We are happy to discuss general model railroad hobby matters with any interested person. Part of our job is to familiarize potential train customers with the model railroad hobby.

 

For those of you who are interested in getting started or in expanding or restarting the model railroad hobby, we will provide general guidance for layout construction and introduce you to various options as well as showing you published plans and making general sketches. Knowledgeable staff is on hand Fridays and Saturdays from 10 to 5 and at other times by arrangement. This service is provided at no cost so long as you are willing to purchase the bulk of your layout supplies from us.

 

This free design assistance is for customers only! Please understand that our time is valuable and if you intend to purchase your supplies elsewhere for whatever reason, we request that you obtain your design assistance from some other source.

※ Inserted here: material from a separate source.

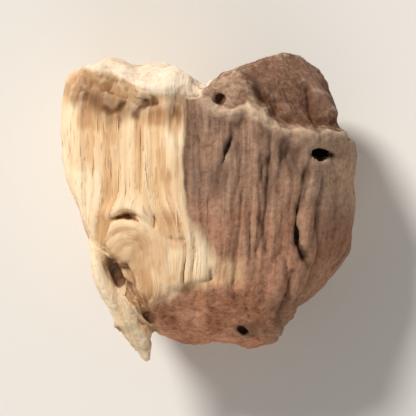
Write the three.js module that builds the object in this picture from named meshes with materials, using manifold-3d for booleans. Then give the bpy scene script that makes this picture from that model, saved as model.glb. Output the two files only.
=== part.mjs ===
// One chunk of chopped, dried stone root: a hard, knotty piece of rhizome about 20 mm across.
// Its grain runs along Y. Seen from above, the left of it is pale split wood, and the right and the
// near end keep their wrinkled bark. The far end is a break: a cream lip on the left, and a rough
// dark face on the right. A splinter stands off at the near left. The chunk lies on a flat chopped
// face, and the origin is on that face. Units are millimetres, and +Z is up.

import * as THREE from "three";
import { mergeVertices } from "three/addons/utils/BufferGeometryUtils.js";
import Module from "manifold-3d";

// The whole chunk
const HEART = new THREE.Vector3(0, 0, 6.2); // every point of the body is measured out from here
const REACH = new THREE.Vector3(9.5, 9.5, 7); // rough half sizes, which even out the triangles
const LIFT = 3; // gives the upper side more of the triangles
const DIVISIONS = 27; // of each edge of the starting icosahedron, which then has 20 * 27^2 faces
const SHARPNESS = 34; // how sharply two faces meet: higher is crisper
const FINEST = 0.04; // details under this are cleared away at the end
const WELD = 1e-5; // points nearer than this are one

// Plan outline of the body, anticlockwise from the right, without its splinter
const OUTLINE = [
  [9.7, -0.3],
  [9.5, 1.6],
  [9.9, 3.5],
  [9.2, 4.6],
  [8.5, 7.0],
  [8.1, 8.3],
  [7.4, 9.6],
  [6.3, 11.0],
  [4.6, 9.9],
  [2.1, 8.9],
  [0.8, 8.6],
  [0.2, 8.0],
  [-0.3, 7.9],
  [-1.6, 8.8],
  [-2.6, 9.4],
  [-4.0, 9.5],
  [-4.8, 9.2],
  [-6.6, 9.6],
  [-7.6, 9.3],
  [-9.1, 8.3],
  [-9.5, 6.3],
  [-9.6, 4.2],
  [-9.4, 2.1],
  [-8.6, 0.0],
  [-7.9, -1.9],
  [-7.0, -3.6],
  [-6.0, -5.4],
  [-4.6, -7.2],
  [-3.2, -8.5],
  [-1.7, -8.9],
  [0.4, -8.9],
  [2.4, -9.2],
  [4.6, -9.4],
  [5.2, -7.9],
  [6.2, -6.4],
  [7.8, -4.6],
  [9.2, -3.2],
];
const LEAN_ABOVE = 0.1; // how fast the walls close in above the heart, per millimetre
const LEAN_BELOW = 0.16; // and below it

// Faces of the body. Azimuth 0 faces +X and 90 faces +Y; tilt 0 faces up and 180 faces down.
// Reach is how far the face lies from the heart.
const FACES = [
  { name: "pale split face", azimuth: 192, tilt: 17, reach: 6.5 },
  { name: "bark crown", azimuth: -20, tilt: 13, reach: 6.0 },
  { name: "bark shoulder", azimuth: -14, tilt: 40, reach: 7.3 },
  { name: "near slope", azimuth: -84, tilt: 46, reach: 7.7 },
  { name: "cream lip", azimuth: 100, tilt: 40, reach: 9.6 },
  { name: "dark break", azimuth: 48, tilt: 38, reach: 8.2 },
  { name: "left flank", azimuth: 176, tilt: 58, reach: 9.6 },
  { name: "chopped left underside", azimuth: 190, tilt: 124, reach: 8.7 },
  { name: "chopped right underside", azimuth: 8, tilt: 128, reach: 8.7 },
  { name: "far underside", azimuth: 84, tilt: 116, reach: 9.0 },
  { name: "near underside", azimuth: -70, tilt: 120, reach: 8.7 },
];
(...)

We respect your right to purchase your product wherever you wish; please respect our right to spend our time assisting persons who help keep us in business.

 

Flexible Layout Construction

For the customer who is not really sure what he or she wants in a layout for any reason or who does not have the resources for the ‘ultimate’ layout plan, the use of temporary track arrangements may be desirable. This allows the customer to easy change and add to a track plan as concepts evolve.

 

Paid Design Consultation

Rail Tales is happy to sit down with you and work out a detailed plan of construction for a layout, whether we do it, you do it, or we do it together. This often includes a site visit so we can take measurements and make more specific recommendations. If we draw up a specific plan for a customer to execute, the charge is 25$ an hour including travel time. The customer gets a copy of the plan and gets to name it if desired but Rail Tales reserves the right to use the plan in the future for additional layouts. If Rail Tales is hired to build all or most of the design, there is usually no design charge. Rail Tales again reserves the right to reuse the design.

 

Site visits for general recommendations for work the client undertakes is billed at 25$ an hour including travel time.